- _Exercise objective_
Retype the complete listing exactly as it appears.

# START OF Dataset excerpt

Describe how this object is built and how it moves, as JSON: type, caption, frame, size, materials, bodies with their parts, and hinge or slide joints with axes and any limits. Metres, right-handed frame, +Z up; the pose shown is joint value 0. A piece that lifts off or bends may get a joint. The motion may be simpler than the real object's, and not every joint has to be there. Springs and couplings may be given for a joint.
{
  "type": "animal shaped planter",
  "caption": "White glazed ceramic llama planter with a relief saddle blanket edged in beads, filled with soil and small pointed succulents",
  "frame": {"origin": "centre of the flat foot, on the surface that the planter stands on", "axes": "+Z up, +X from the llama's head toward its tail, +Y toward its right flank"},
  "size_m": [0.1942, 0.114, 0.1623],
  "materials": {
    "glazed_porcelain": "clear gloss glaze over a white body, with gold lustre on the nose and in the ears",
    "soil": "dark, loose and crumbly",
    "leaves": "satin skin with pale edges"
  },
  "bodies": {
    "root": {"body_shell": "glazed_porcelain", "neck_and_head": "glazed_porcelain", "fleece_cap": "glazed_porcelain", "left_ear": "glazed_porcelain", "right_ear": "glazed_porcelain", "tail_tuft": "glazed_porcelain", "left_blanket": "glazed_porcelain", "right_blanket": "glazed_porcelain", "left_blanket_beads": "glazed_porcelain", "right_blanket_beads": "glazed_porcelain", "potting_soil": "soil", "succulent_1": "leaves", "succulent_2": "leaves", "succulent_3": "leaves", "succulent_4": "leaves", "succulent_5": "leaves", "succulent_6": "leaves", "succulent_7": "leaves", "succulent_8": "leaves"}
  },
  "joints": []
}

# END OF Dataset excerpt

- _Result of this task_
Describe how this object is built and how it moves, as JSON: type, caption, frame, size, materials, bodies with their parts, and hinge or slide joints with axes and any limits. Metres, right-handed frame, +Z up; the pose shown is joint value 0. A piece that lifts off or bends may get a joint. The motion may be simpler than the real object's, and not every joint has to be there. Springs and couplings may be given for a joint.
{
  "type": "animal shaped planter",
  "caption": "White glazed ceramic llama planter with a relief saddle blanket edged in beads, filled with soil and small pointed succulents",
  "frame": {"origin": "centre of the flat foot, on the surface that the planter stands on", "axes": "+Z up, +X from the llama's head toward its tail, +Y toward its right flank"},
  "size_m": [0.1942, 0.114, 0.1623],
  "materials": {
    "glazed_porcelain": "clear gloss glaze over a white body, with gold lustre on the nose and in the ears",
    "soil": "dark, loose and crumbly",
    "leaves": "satin skin with pale edges"
  },
  "bodies": {
    "root": {"body_shell": "glazed_porcelain", "neck_and_head": "glazed_porcelain", "fleece_cap": "glazed_porcelain", "left_ear": "glazed_porcelain", "right_ear": "glazed_porcelain", "tail_tuft": "glazed_porcelain", "left_blanket": "glazed_porcelain", "right_blanket": "glazed_porcelain", "left_blanket_beads": "glazed_porcelain", "right_blanket_beads": "glazed_porcelain", "potting_soil": "soil", "succulent_1": "leaves", "succulent_2": "leaves", "succulent_3": "leaves", "succulent_4": "leaves", "succulent_5": "leaves", "succulent_6": "leaves", "succulent_7": "leaves", "succulent_8": "leaves"}
  },
  "joints": []
}